The product manager has a hypothesis or a hypothesis-to-be. A designer is needed as soon as this stage. But what are the nuances? Often designers are put together as a dedicated team and fulfill the role of a studio within the product. It’s very cool if your company is making progress towards cross-functional teams or has already implemented them. If not, time to create teams for design discovery. What’s that? You add a designer who closely follows the product owner, becoming their right hand. This designer is now responsible for the flow, becoming the design owner. Since this transition would also change the processes within the design department, it is imperative that the head of design be involved.
After the designers are broken into separate teams, the product owners will need to explain the approval processes and introduce the designers to stakeholders. The better the designer understands how things work beyond their scope of responsibility, the easier it will be for them to fit into the new process. They will need to participate in discussions with other teams. Together with their product owner, the designer will look for research insights and discuss how to influence the metrics. At this point, designers start speaking the language of solutions, rather than separate images.
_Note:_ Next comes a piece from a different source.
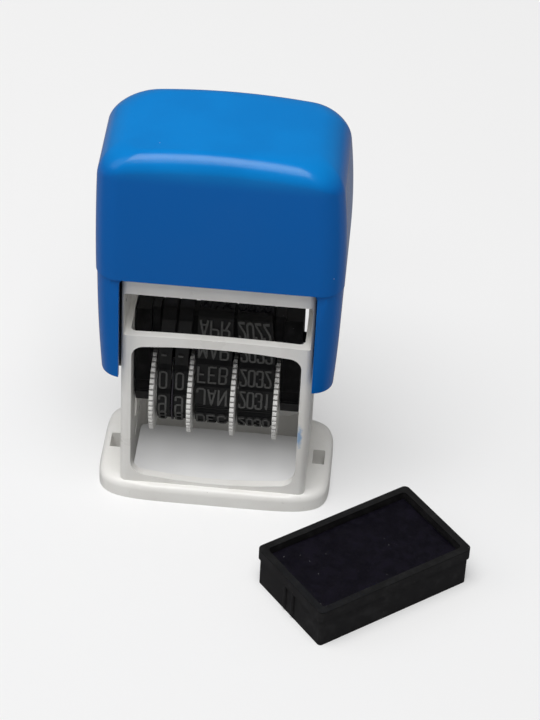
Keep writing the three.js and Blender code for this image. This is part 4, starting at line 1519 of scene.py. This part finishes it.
@dataclass
class TypeHolder:
    """The turning holder: cheeks, platen, axle and the four bands of type."""

    axle_z: float = 19.85
    hub_inner: float = 5.6
    thick: float = 0.9
    strip_soft: float = 0.12
    plate_rise: float = 0.16
    plate_sink: float = 0.2
    plate_soft: float = 0.1
    plate_inset: float = 0.02
    plate_share: float = 0.43
    relief: float = 0.5
    corner_y: float = 1.4
    corner_z: float = 38.6
    corner_radius: float = 1.5
    hub_corner: float = 0.5
    hub_flats: int = 4
    corner_steps: int = 12
    hub_steps: int = 6
    strip_steps: int = 260
    plate_steps: int = 14
    lean: float = 0.1453
    pitch: float = 5.06
    flat_pitch: float = 4.296
    first_flat: float = 26.83
    stroke: float = 0.48
    rise: float = 2.4
    stroke_sides: int = 10
    sunk: float = 0.62
    rib_row: float = 23.2
    rib_pitch: float = 0.42
    rib_inset: float = 0.3
    rib_share: float = 0.32
    day_front: tuple[float, ...] = (0.0, 6.6, 12.3, 17.9, 23.35)
    word_front: tuple[float, ...] = (0.0, 5.6, 10.4, 15.9, 20.95)
    platen_ends: Pair = (-13.0, 12.2)
    platen_reach: float = 0.26
    platen_foot: float = 32.2
    cheek_faces: Pair = (-16.1, 12.73)
    cheek_reach: Pair = (-0.62, -0.36)
    cheek_near: float = 0.3
    gather_low: float = 31.35
    gather_high: float = 39.8
    face: TypeFace = field(default_factory=TypeFace)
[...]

To speed up the process or improve the skill, you can have the designer attend specialized courses.
This way, the designer will know all the ins and outs already during the design discovery phase. Next, to make these changes stick, we forget all about specifications and introduce design discovery documentation in the mix.
A design discovery document should answer three basic questions: what, why, and for what purpose. It may contain the following subsections.
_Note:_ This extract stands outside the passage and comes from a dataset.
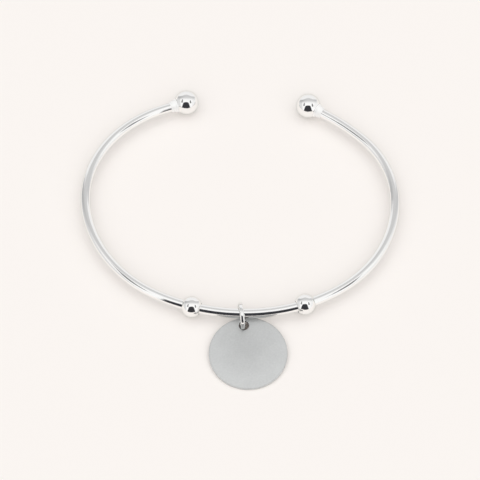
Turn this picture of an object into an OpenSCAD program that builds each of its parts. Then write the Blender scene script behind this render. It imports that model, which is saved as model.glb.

This means, that the design discovery document holds all the things you managed to dig up. In some companies, the design discovery document is a single artifact that is iterated upon by all the employees involved in developing a feature. It’s also where designers, for instance, put all design descriptions at the end of the work, developers outline all the requests, methods, and APIs, while the product owner summarizes the design and the results of A/B tests. This allows you to keep the whole knowledge base in one place, instead of having it scattered across Miro, various design docs, Confluence, etc.
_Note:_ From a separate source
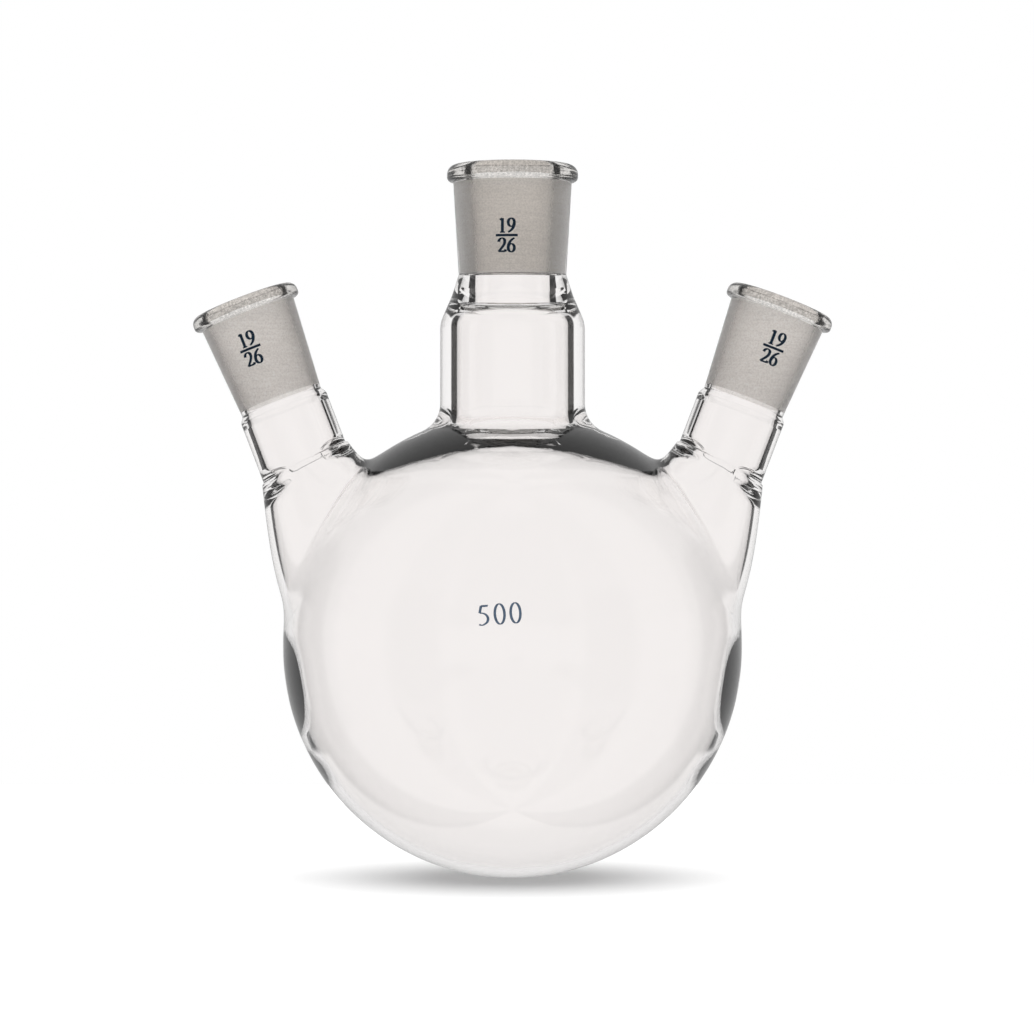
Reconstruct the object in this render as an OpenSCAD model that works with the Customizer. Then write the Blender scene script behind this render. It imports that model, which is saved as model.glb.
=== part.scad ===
// Three neck round bottom flask, blown in one piece from clear borosilicate glass.
// Millimetres. The flask is upright, with the lowest point of its bulb at the origin and +Z up.
// The three necks lie in the XZ plane. Each one ends in a ground conical socket.

/* [Bulb] */
// Outer diameter of the bulb
bulb_d = 105; // [100:1:110]
// How much taller the bulb is than it is wide
bulb_rise = 1.5; // [0.5:0.1:3]
// Glass thickness of the bulb and its shoulders
bulb_wall = 2; // [1.6:0.1:2.4]

/* [Ground sockets] */
// Bore of a socket at its mouth
socket_bore = 18.8; // [18:0.1:19.6]
// Length of a socket from its mouth to its foot
socket_length = 25.2; // [22:0.2:30]
// Length over which the bore narrows by one millimetre
socket_taper = 10; // [8:1:20]
// Rounding of the inner edge of a mouth
mouth_round = 1.4; // [0.8:0.1:1.8]

/* [Centre neck] */
// Height of the centre mouth above the lowest point of the bulb
centre_height = 163.5; // [158:0.5:175]
// Diameter over the lip of the centre neck
centre_lip_d = 30.1; // [29:0.1:33]
// Height of the lip of the centre neck
centre_lip_h = 3.9; // [3:0.1:5]
// Outer diameter of the centre socket under its lip
centre_socket_d = 27.5; // [26.4:0.1:28.4]
// Outer diameter of the centre socket at its foot
centre_foot_d = 24.7; // [22:0.1:26]
// Outer diameter of the waist below the foot
centre_waist_d = 27.8; // [26:0.1:29]
// Distance of the waist below the foot
centre_waist_drop = 4.9; // [3:0.1:6]
// Outer diameter of the straight centre neck
centre_neck_d = 33.2; // [31:0.1:36]
// Glass thickness of the straight centre neck
centre_neck_wall = 3.8; // [2.5:0.1:4.4]
// Distance from the foot down to the straight part
centre_shoulder_h = 10.2; // [8.5:0.1:12]
// Rounding of the shoulder of the centre neck
centre_shoulder_round = 4.5; // [3:0.1:5.5]
// Bore between the socket and the straight neck
centre_throat_d = 17.2; // [16.8:0.1:18.4]
// Outer rounding between the centre neck and the bulb
centre_root_round = 7; // [5:0.5:9]
// Inner rounding between the centre neck and the bulb
centre_inner_round = 9; // [6:0.5:11]

/* [Side necks] */
// Distance of a side mouth from the axis of the flask
side_reach = 62; // [60:0.5:66]
// Height of a side mouth above the lowest point of the bulb
side_height = 132.4; // [130:0.2:140]
// Lean of a side neck from the upright
side_tilt = 21; // [17:1:25]
// Diameter over the lip of a side neck
side_lip_d = 25.4; // [24.8:0.1:28]
// Height of the lip of a side neck
side_lip_h = 3.4; // [2.4:0.1:4]
// Outer diameter of a side socket under its lip
side_socket_d = 22.6; // [22.2:0.1:24]
// Outer diameter of a side socket at its foot
side_foot_d = 19.2; // [18.8:0.1:20.4]
// Outer diameter of the clear tube below a side socket
side_neck_d = 20.9; // [20:0.1:22]
// Glass thickness of the clear tube
side_neck_wall = 1.9; // [1.5:0.1:2.2]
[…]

Abruptly switching from specifications to design discovery documentation is likely to make designers nervous, especially when it comes to complex tasks. So start small. Product owners should also add some possible implementation variants in the design discovery document.
Next, the designer begins to… well, design. For the first few tasks, they will obviously have to frequently consult with the product owner. Novelty breeds excitement, new ideas are being born, but also doubts and many alternative decision paths. Designers need additional support during this transition period. It is better if you do not tell them the solution you think would work best, but slowly nudge them in the right direction, asking things like “Why do you think this solution would work better?” The most difficult thing is to stop treating your designers as tools, as executors.
You must invite them to grooming meetings and let them talk about the solution themselves. The designer will feel a sense of responsibility, and learn all the issues and peculiarities firsthand. You know you’ve done well when the product can skip a grooming meeting without things going awry because the designer is able to handle it themselves.
In the product-oriented approach, the designer needs to also be included in the discussions on A/B test design. If you don’t do A/B testing, you can discuss how the hypothesis will be tested and what are the criteria for success: this will give the designer a broader perspective on the task.
Here’s an example. I made this screen one time.
Here we have added the ability to sort search results by category. Since there can be lots of categories, I decided to make a dedicated menu (on the right). The test gave positive results, business metrics were decent and, six months later, we added the element to the different parts of the app. You can imagine my shock when I learned that almost no one actually used the menu. It was an unnecessary element that we’ve added everywhere across the product! If I were involved in an A/B test discussion, I would have learned that there’s an event attached to this element or I could have asked how the element worked, because the element’s usage conversion is a measure of my performance. So give the designer a chance to discuss the A/B test design.
These changes will greatly decrease the number of issues in development. Or, at least, this will give you more time to fix them. In fact, when the barrier between development and design is erased, designers start asking questions as early as the mockup stage — this helps reduce the likelihood of issues arising. But what about other tasks that threaten to bury the designer in a mountain of work whenever something goes wrong? This can be optimized too, with a very simple tool — a roadmap.
More often than not, product owners track deliverables using the roadmap. But the roadmap can also contain the hypothesis development stages. Such a roadmap is infinitely more useful for designers, as it enables design-focused vision and resource optimization.
As a designer myself, let me elaborate a bit: seeing the plans for the product (and being able to influence them) helps me track future deliverables better. You start optimizing things, switching to a more robust mindset, “Here I can design two features as a bundle and tell the development team about all the nuances. Here I can save time because all corner cases will be elaborated in this task. This task is difficult, so I’ll leave more time to fix the issues that will definitely crop up. Here two product owners want their respective features done at the same flow stage, we should discuss that.
You can use any tool to outline the roadmap, be it Jira, Miro, or even Excel — all that matters is that it’s kept up to date.
Having gone all this way at START, we managed to cut the number of meetings and calls by 3 hours per week, on average. Design solutions were better thought through, designers stopped working under severe time constraints and now had more knowledge about the task. If before, because of the never-ending deadline pressure, designers simply ran with the first solution they came up with, now they can afford to think about simpler, more elegant, and scalable solutions. Team morale also improved.
The biggest impact of the change, in terms of product development and the overall business, was the reduction of time-to-market at the design stage. As a supervisor, I now see that tasks are closed much faster in Jira. Unfortunately, I can’t give you the exact figures, as we didn’t add a counter to Jira. If you are going to start changing processes, be sure to do so right away.
Every design course features a section about the product-oriented approach, but product owners rarely get a chance to learn about it and appreciate its value in their courses. That’s why product owners often treat designers as a studio that makes custom design mockups — that produces things made to follow the specifications down to a T. By transforming your approach to design, you will gain a design assistant, better quality of deliverables, and a higher satisfaction rate. Help your team adapt to new processes, improve the way things are run, and empower them to create an awesome product. Good luck!